• WHAT IS REQUIRED: Return the full material exactly.
'''
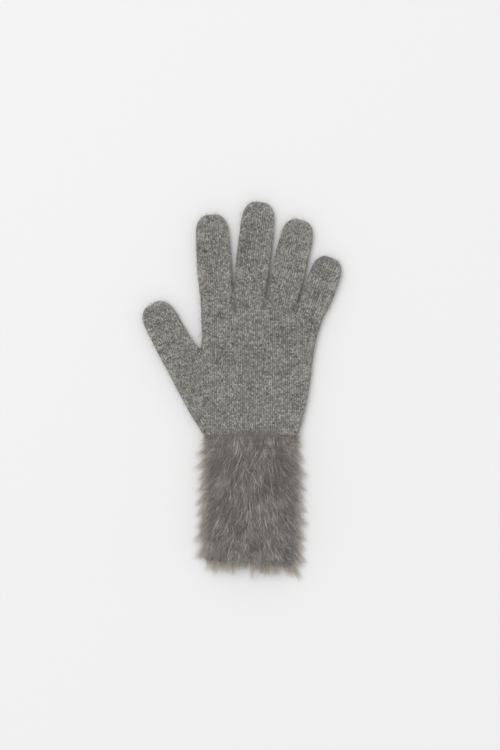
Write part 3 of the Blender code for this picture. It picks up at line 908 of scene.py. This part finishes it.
# Fur cuff: the hem fringe and the crushed fur underneath. Thin hair hangs past the hem all
# round the mouth, and the fur that the glove lies on is short and pressed flat.
HEM_HAIRS = 1400
HEM_LENGTH = 0.0150
HEM_MIDDLE = 0.0060
UNDER_HAIRS = 4200
UNDER_LENGTH = 0.0115
UNDER_CLUMPS = 0.0050
UNDER_HEIGHT = 0.0010
EDGE_RISE = 0.0056

chance = np.random.default_rng(41)
across = chance.uniform(-0.99, 0.99, HEM_HAIRS)
upper = chance.random(HEM_HAIRS) < 0.72
edge_high = HEM_MIDDLE + EDGE_RISE * (1 - np.abs(across) ** CROWN_POWER) ** 0.5
edge_low = np.full(HEM_HAIRS, 0.0011)
roots = np.stack((
    across * (CUFF_HALF_WIDTH + 0.0004),
    CUFF_TOP - CUFF_LENGTH - HEM_SLANT * (across / 2 + 0.5) + chance.uniform(0.0, 0.0065, HEM_HAIRS),
    np.where(upper, edge_high, edge_low) + chance.uniform(-0.0002, 0.0006, HEM_HAIRS),
), axis=1)
heading = np.radians(22 * across + chance.normal(0, 13, HEM_HAIRS))
tuft = np.array([noise.noise(Vector((x / 0.0062, 1.5, 3.5))) for x in roots[:, 0]])
length = HEM_LENGTH * chance.uniform(0.25, 1.10, HEM_HAIRS) * (1 + 0.6 * tuft)
pull, clump_tone = clumped(roots, heading, length, CLUMP_SPACING, chance)
pull[:, 2] = np.clip(roots[:, 2] - length * 0.22, 0.0005, None)
# The hem fringe uses the same beige hair, made paler in part by painted light.
hem_fringe = hairs(
    "fur_hem_fringe", fringe_fur_and_light, roots, heading, length, chance.normal(-0.02, 0.05, HEM_HAIRS),
    np.full(HEM_HAIRS, 0.16), chance.normal(0, 0.6, HEM_HAIRS),
    HAIR_WIDTH * chance.uniform(0.28, 0.58, HEM_HAIRS),
    (chance.normal(0.26, 0.08, HEM_HAIRS), chance.normal(0.56, 0.18, HEM_HAIRS) + clump_tone),
    pull,
    0.6,
    3,
)

across = chance.uniform(-0.97, 0.97, UNDER_HAIRS)
along = chance.uniform(0.02, 0.97, UNDER_HAIRS)
half = np.array([cuff_half_width(a) for a in along]) + underfur_at(along)[0]
roots = np.stack((
    across * half,
    CUFF_TOP - along * (CUFF_LENGTH + HEM_SLANT * (across / 2 + 0.5)),
    np.full(UNDER_HAIRS, UNDER_HEIGHT),
), axis=1)
heading = combed(roots[:, 0], roots[:, 1], chance)
length = UNDER_LENGTH * chance.uniform(0.5, 1.2, UNDER_HAIRS)
pull, clump_tone = clumped(roots, heading, length, UNDER_CLUMPS, chance)
pull[:, 2] = chance.uniform(0.0003, 0.0007, UNDER_HAIRS)
crushed = hairs(
    "fur_under_side", fur, roots, heading, length, np.zeros(UNDER_HAIRS),
    np.full(UNDER_HAIRS, 0.05), chance.normal(0, 0.6, UNDER_HAIRS),
    HAIR_WIDTH * chance.uniform(0.6, 1.3, UNDER_HAIRS),
    (chance.normal(0.16, 0.06, UNDER_HAIRS), chance.normal(0.52, 0.15, UNDER_HAIRS) + clump_tone),
    pull,
)


# Fur over the knitted edge. Where the cuff is sewn on, short speckled hair stands up every way
# and hides the seam and the first rows of the jersey. A quarter of it lies flat underneath.
SEAM_HAIRS = 3600
SEAM_LENGTH = 0.0068
SEAM_MIDDLE = 0.0056
BELOW_SHARE = 0.25
BELOW_HEIGHT = 0.0009

chance = np.random.default_rng(51)
across = chance.uniform(-0.99, 0.99, SEAM_HAIRS)
below = chance.random(SEAM_HAIRS) < BELOW_SHARE
roots = np.stack((
    across * WRIST_HALF_WIDTH,
    CUFF_TOP - chance.uniform(-0.0008, 0.0065, SEAM_HAIRS),
    np.where(below, BELOW_HEIGHT, SEAM_MIDDLE + EDGE_RISE * (1 - np.abs(across) ** CROWN_POWER) ** 0.5),
), axis=1)
heading = np.radians(180 - 45 * across + chance.normal(0, 48, SEAM_HAIRS))
length = SEAM_LENGTH * chance.uniform(0.4, 1.25, SEAM_HAIRS)
seam_hair = hairs(
    "fur_at_seam", fur, roots, heading, length,
    np.where(below, -0.05, chance.uniform(0.10, 0.42, SEAM_HAIRS)),
    np.where(below, 0.0, 0.24), chance.normal(0, 0.9, SEAM_HAIRS),
    HAIR_WIDTH * chance.uniform(0.35, 0.85, SEAM_HAIRS),
    (chance.normal(0.30, 0.10, SEAM_HAIRS), chance.normal(0.66, 0.24, SEAM_HAIRS)),
)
'''
• WRITTEN RESPONSE:
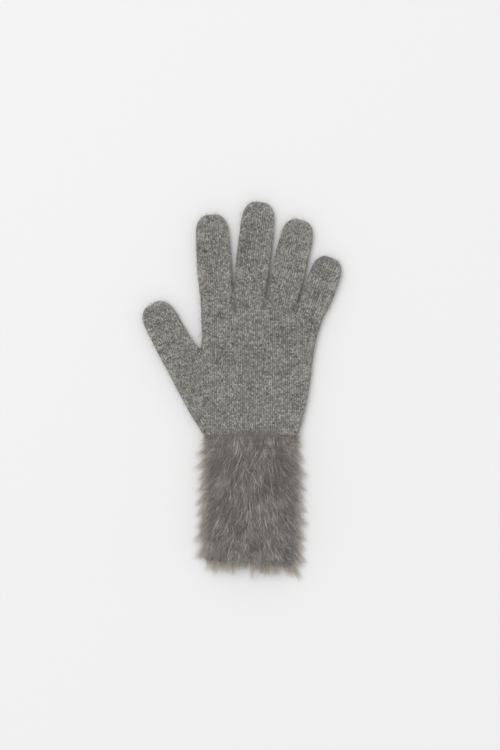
Write part 3 of the Blender code for this picture. It picks up at line 908 of scene.py. This part finishes it.
# Fur cuff: the hem fringe and the crushed fur underneath. Thin hair hangs past the hem all
# round the mouth, and the fur that the glove lies on is short and pressed flat.
HEM_HAIRS = 1400
HEM_LENGTH = 0.0150
HEM_MIDDLE = 0.0060
UNDER_HAIRS = 4200
UNDER_LENGTH = 0.0115
UNDER_CLUMPS = 0.0050
UNDER_HEIGHT = 0.0010
EDGE_RISE = 0.0056

chance = np.random.default_rng(41)
across = chance.uniform(-0.99, 0.99, HEM_HAIRS)
upper = chance.random(HEM_HAIRS) < 0.72
edge_high = HEM_MIDDLE + EDGE_RISE * (1 - np.abs(across) ** CROWN_POWER) ** 0.5
edge_low = np.full(HEM_HAIRS, 0.0011)
roots = np.stack((
    across * (CUFF_HALF_WIDTH + 0.0004),
    CUFF_TOP - CUFF_LENGTH - HEM_SLANT * (across / 2 + 0.5) + chance.uniform(0.0, 0.0065, HEM_HAIRS),
    np.where(upper, edge_high, edge_low) + chance.uniform(-0.0002, 0.0006, HEM_HAIRS),
), axis=1)
heading = np.radians(22 * across + chance.normal(0, 13, HEM_HAIRS))
tuft = np.array([noise.noise(Vector((x / 0.0062, 1.5, 3.5))) for x in roots[:, 0]])
length = HEM_LENGTH * chance.uniform(0.25, 1.10, HEM_HAIRS) * (1 + 0.6 * tuft)
pull, clump_tone = clumped(roots, heading, length, CLUMP_SPACING, chance)
pull[:, 2] = np.clip(roots[:, 2] - length * 0.22, 0.0005, None)
# The hem fringe uses the same beige hair, made paler in part by painted light.
hem_fringe = hairs(
    "fur_hem_fringe", fringe_fur_and_light, roots, heading, length, chance.normal(-0.02, 0.05, HEM_HAIRS),
    np.full(HEM_HAIRS, 0.16), chance.normal(0, 0.6, HEM_HAIRS),
    HAIR_WIDTH * chance.uniform(0.28, 0.58, HEM_HAIRS),
    (chance.normal(0.26, 0.08, HEM_HAIRS), chance.normal(0.56, 0.18, HEM_HAIRS) + clump_tone),
    pull,
    0.6,
    3,
)

across = chance.uniform(-0.97, 0.97, UNDER_HAIRS)
along = chance.uniform(0.02, 0.97, UNDER_HAIRS)
half = np.array([cuff_half_width(a) for a in along]) + underfur_at(along)[0]
roots = np.stack((
    across * half,
    CUFF_TOP - along * (CUFF_LENGTH + HEM_SLANT * (across / 2 + 0.5)),
    np.full(UNDER_HAIRS, UNDER_HEIGHT),
), axis=1)
heading = combed(roots[:, 0], roots[:, 1], chance)
length = UNDER_LENGTH * chance.uniform(0.5, 1.2, UNDER_HAIRS)
pull, clump_tone = clumped(roots, heading, length, UNDER_CLUMPS, chance)
pull[:, 2] = chance.uniform(0.0003, 0.0007, UNDER_HAIRS)
crushed = hairs(
    "fur_under_side", fur, roots, heading, length, np.zeros(UNDER_HAIRS),
    np.full(UNDER_HAIRS, 0.05), chance.normal(0, 0.6, UNDER_HAIRS),
    HAIR_WIDTH * chance.uniform(0.6, 1.3, UNDER_HAIRS),
    (chance.normal(0.16, 0.06, UNDER_HAIRS), chance.normal(0.52, 0.15, UNDER_HAIRS) + clump_tone),
    pull,
)


# Fur over the knitted edge. Where the cuff is sewn on, short speckled hair stands up every way
# and hides the seam and the first rows of the jersey. A quarter of it lies flat underneath.
SEAM_HAIRS = 3600
SEAM_LENGTH = 0.0068
SEAM_MIDDLE = 0.0056
BELOW_SHARE = 0.25
BELOW_HEIGHT = 0.0009

chance = np.random.default_rng(51)
across = chance.uniform(-0.99, 0.99, SEAM_HAIRS)
below = chance.random(SEAM_HAIRS) < BELOW_SHARE
roots = np.stack((
    across * WRIST_HALF_WIDTH,
    CUFF_TOP - chance.uniform(-0.0008, 0.0065, SEAM_HAIRS),
    np.where(below, BELOW_HEIGHT, SEAM_MIDDLE + EDGE_RISE * (1 - np.abs(across) ** CROWN_POWER) ** 0.5),
), axis=1)
heading = np.radians(180 - 45 * across + chance.normal(0, 48, SEAM_HAIRS))
length = SEAM_LENGTH * chance.uniform(0.4, 1.25, SEAM_HAIRS)
seam_hair = hairs(
    "fur_at_seam", fur, roots, heading, length,
    np.where(below, -0.05, chance.uniform(0.10, 0.42, SEAM_HAIRS)),
    np.where(below, 0.0, 0.24), chance.normal(0, 0.9, SEAM_HAIRS),
    HAIR_WIDTH * chance.uniform(0.35, 0.85, SEAM_HAIRS),
    (chance.normal(0.30, 0.10, SEAM_HAIRS), chance.normal(0.66, 0.24, SEAM_HAIRS)),
)